Très logiquement, les registrars qui ont le plus usé
de ce procédé accusent depuis un an les contractions
d'activité les plus marquées. Register.com a par exemple
perdu 17,4 % de sa base de noms de domaine CNO (".com", ".net"
et ".org") enregistrés entre les mois novembre et d'avril
derniers. Pour ces acteurs, la question de la rentabilité
se pose de plus en plus crûment.
"L'activité de registrar n'a
jamais été très rentable, estime Loïc
Damilaville, co-fondateur de CVFM. Aujourd'hui, seulement trois
des principaux registrars gagnent de l'argent. Mais cela devient
de plus en plus difficile. Il leur faut trouver des produits de
substitution pour pallier cette baisse des revenus sur l'achat et
le renouvellement de noms de domaines. Certains se tournent vers
le conseil en marque, mais leur crédibilité est limitée
puisqu'ils ne sont pas neutres et qu'ils ont moins de légitimité
que les véritables cabinets en propriété intellectuelle.
D'autres suivent les traces de Verisign et ont opté pour
des services à valeur ajouté comme la sécurisation
et l'authentification. Cela me semble être une bonne voie
car les registrars possèdent un savoir-faire technologique
très développé sur lequel ils peuvent s'appuyer
en toute légitimité."
Un temps, les registrars ont espéré
endiguer la baisse des enregistrements grâce aux nouvelles
extensions créées par l'ICANN.
Mais ce nouvel eldorado a bien vite été battu en brèche.
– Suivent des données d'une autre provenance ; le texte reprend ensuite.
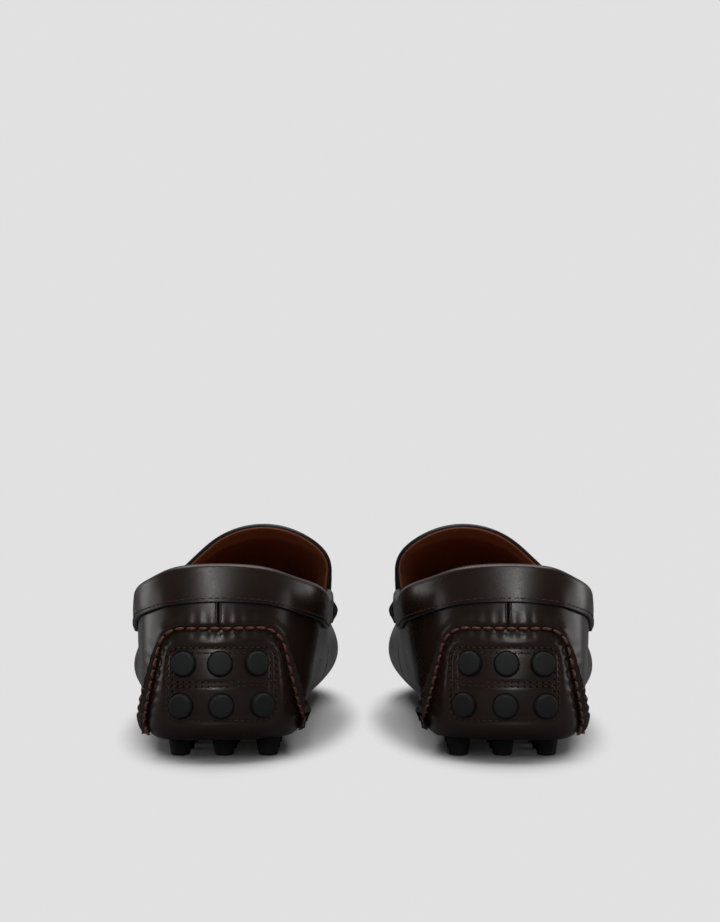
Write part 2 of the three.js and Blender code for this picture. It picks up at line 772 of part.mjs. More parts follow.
// ---- Assembly ----
const PIECES = [
  ["sole_leather", soleLeather(), calf],
  ["heel_back_stud_pad", backStudPad(), rubber],
  ["heel_stud_pad", soleStudPad(1.5, 3.5, HEEL_STUDS), rubber],
  ["forefoot_stud_pad", soleStudPad(5.25, 8 + 2 / 3, FOREFOOT_STUDS), rubber],
  ["insole_board", soleLayer(0.5, 9.5, ABOVE_PAD, BOARD, INNER_MARGIN), board],
  ["footbed_foam", soleLayer(0.5, 9.5, ABOVE_BOARD, FOOTBED, INNER_MARGIN), foam],
  ["sock_lining", soleLayer(0.5, 9.5, ABOVE_FOOTBED, LINING, INNER_MARGIN), liningLeather],
  ["quarter_outer_side", quarter(-1), calf],
  ["quarter_inner_side", quarter(1), calf],
  ["quarter_lining", quarterLining(), liningLeather],
  ["heel_counter", heelCounter(), stiffener],
  ["collar_foam", collarFoam(), foam],
  ["collar_band", collarBand(), calf],
  ["back_seam_welt", backSeamWelt(), calf],
  ["vamp_wall", vampWall(), calf],
  ["vamp_lining", vampLining(), liningLeather],
  ["toe_puff", toePuff(), stiffener],
  ["apron_tongue", apron(), calf],
  ["apron_lining", apronLining(), liningLeather],
  ["saddle_strap", saddleStrap(), calf],
  ["apron_seam_thread", mocSeamThread(), threadFinish],
  ["heel_patch_thread", heelPatchThread(), threadFinish],
];

function shoe(name) {
  const group = new THREE.Group();
  for (const [piece, geometry, material] of PIECES) {
    const mesh = new THREE.Mesh(geometry, material);
    mesh.name = `${name}_${piece}`;
    group.add(mesh);
  }
  return group;
}

// The toe tip and the back studs lie this far from the middle of the pair's length.
const MIDDLE = (LENGTH - BACK_STUD_PROUD - 0.4) / 2;

const left = shoe("left");
left.position.set(-SEAM_SPACING / 2, -MIDDLE, 0);
const right = shoe("right");
right.scale.x = -1;
right.position.set(SEAM_SPACING / 2, -MIDDLE, 0);

const pair = new THREE.Group();
pair.add(left, right);

export default pair;
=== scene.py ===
"""Finished looks of a pair of driving moccasins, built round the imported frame."""

import math

import bpy
import numpy as np
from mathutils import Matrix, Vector


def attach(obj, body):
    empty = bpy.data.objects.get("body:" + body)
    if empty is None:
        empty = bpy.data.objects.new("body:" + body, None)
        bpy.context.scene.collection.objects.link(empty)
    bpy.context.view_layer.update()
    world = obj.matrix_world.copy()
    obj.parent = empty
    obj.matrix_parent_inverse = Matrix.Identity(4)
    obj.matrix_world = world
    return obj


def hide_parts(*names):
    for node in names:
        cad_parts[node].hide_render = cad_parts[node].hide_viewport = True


bl_info = {
    "name": "Driving moccasins",
    "version": (1, 0, 0),
    "blender": (4, 5, 0),
    "location": "View3D > Sidebar > Moccasins",
    "description": "Builds the leather, rubber and thread of a pair of driving moccasins",
    "category": "Object",
}

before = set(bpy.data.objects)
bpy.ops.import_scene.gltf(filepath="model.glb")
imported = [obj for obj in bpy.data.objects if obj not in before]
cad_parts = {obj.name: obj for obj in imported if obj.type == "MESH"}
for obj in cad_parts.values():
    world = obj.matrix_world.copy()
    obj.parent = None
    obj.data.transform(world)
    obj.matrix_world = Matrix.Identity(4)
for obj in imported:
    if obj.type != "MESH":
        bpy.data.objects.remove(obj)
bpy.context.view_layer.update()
SIDES = ("left", "right")
TAU = 2 * math.pi

# ---- The shoe's surface, in millimetres about the left shoe's back seam ----
SEAM_AT = 54.0  # back seam to the middle of the pair
MIDDLE = 142.7  # back seam to the middle of the length
LENGTH = 288.0
ROUND = 20  # stations round the shoe: 0 the back seam, 10 the toe tip
LEATHER = 1.4
LINING = 0.8
BAND_DEPTH = 12.6
BAND_ROLL = 3.0
ROLL_MIDDLE, ROLL_HALF = -2.85, 4.45  # the rolled top, across the wall
BAND_NARROW = (0.16, 0.07)  # share of the band lost at the outer and the inner side
SOLE_HEIGHT = 7.4

INSTEP_RISE = 34.9  # how far the apron arches over the instep
TOE_RISE = 3.4  # and what is left of it at the toe
ARCH_FADE = 1.6
TONGUE_REACH = 10.0  # the tongue's free edge behind the end of the apron
TONGUE_LIFT = 4.4
FRONT = 5.0  # the station where the mouth ends
BAND_END = 4.985
LINING_END = 4.98
SIDE_SEAM = 5.49  # where the quarters end over the vamp
VAMP_START = 5.36
STRAP_OUT = 1.9  # the saddle strap's face off the uppers
STRAP_LEATHER = 1.7
MACHINE_STITCH = (8, 6, False)  # segments, ring and plies of a plain fine stitch

HEEL = {"half": 33.0, "at": 38.0, "square": 0.8, "skew": 0.1}
SIDE_POINTS = {-1: [(41, 88), (46, 124), (57, 186)], 1: [(34, 88), (36, 124), (38.6, 186)]}
TOE = {"centre": 6.0, "depth": 62.0, -1: 57.0, 1: 35.0}

# [feather inset, feather height, bulge height, top inset, top height]
WALL_OUTER = [
    [6, 8, 28, 7, 72],
    [5, 8, 28, 5.5, 70.8],
    [4, 8, 27, 2.5, 66.5],
    [3.5, 8.5, 23, -1.5, 62],
    [5.5, 9.5, 21, -0.5, 54],
    [6.5, 9.5, 22, 6, 55],
    [8.5, 9, 24, 18, 50],
    [8.5, 10.5, 25.5, 18, 46],
    [9, 13.5, 26, 17, 43.5],
    [9, 15, 26.5, 15.5, 41.8],
    [9, 15.5, 27, 15, 41],
]
WALL_INNER = [
    WALL_OUTER[0],
    WALL_OUTER[1],
    [4, 8, 27, 1, 66.5],
    [4.5, 8.5, 27, -4, 62],
    [8.5, 12, 29, -4.5, 55.5],
    [8, 11, 28, -2.5, 57],
    [8, 9, 25, 9, 52],
    [8, 10.5, 25.5, 10.5, 47],
    [9, 13.5, 26, 13, 44.2],
    [9, 15, 26.5, 14.5, 42],
    WALL_OUTER[10],
]


def spline(points):
    """A closed curve through the points, one station from each to the next."""
    knots = np.asarray(points, float)
    count = len(knots)

    def at(station):
        s = np.asarray(station, float)
        k = np.floor(s).astype(int)
        u = (s - k)[..., None]
        a, b, c, d = (knots[(k + i) % count] for i in (-1, 0, 1, 2))
        cubic = -a + 3 * b - 3 * c + d
        square = 2 * a - 5 * b + 4 * c - d
        return 0.5 * (2 * b + (c - a) * u + square * u**2 + cubic * u**3)

    return at


def outline_points(side):
    points = []
    for deg in (0, 30, 60, 90):
        a = math.radians(deg)
        across = side * HEEL["half"] * math.sin(a) ** HEEL["square"]
        along = HEEL["at"] * (1 - max(0.0, math.cos(a)) ** HEEL["square"])
        points.append((across, along + HEEL["skew"] * across))
    points += [(side * x, y) for x, y in SIDE_POINTS[side]]
    for deg in (90, 60, 30, 0):
        a = math.radians(deg)
        reach = side * TOE[side] * math.sin(a)
        points.append((TOE["centre"] + reach, LENGTH - TOE["depth"] * (1 - math.cos(a))))
    return points


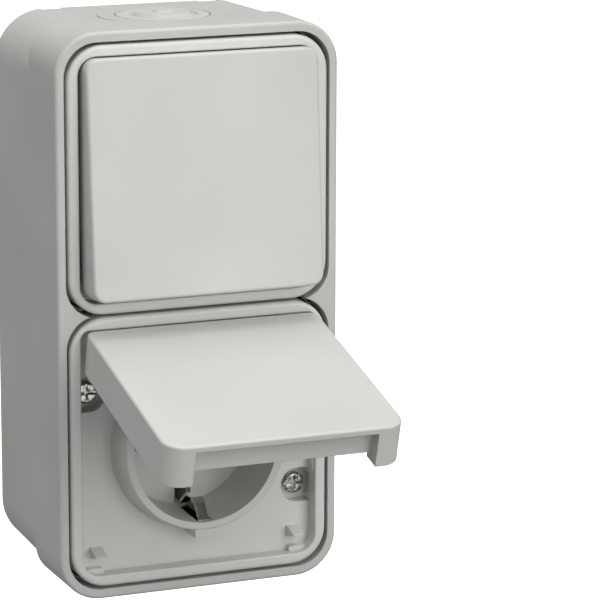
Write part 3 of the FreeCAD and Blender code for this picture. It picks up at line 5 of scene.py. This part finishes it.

Les extensions "BIN" (".biz", ".info"
et ".name") ne rencontrent pas le succès attendu,
loin de là. Au mois d'avril, le consortium Afilias, en charge
de la gestion des ".info", a enregistré moins de
1 000 nouveaux noms par jour. NeuLevel, pour les ".biz",
affichait de son côté 700 nouveaux noms par jour et
GNR, pour les ".name", 125.
Derrière les "BIN",
d'autres nouvelles extensions se présentent d'ores et déjà
comme de véritables fiascos. Les noms de domaines accentués,
pourtant tant annoncés, ne sont toujours pas opérationnels.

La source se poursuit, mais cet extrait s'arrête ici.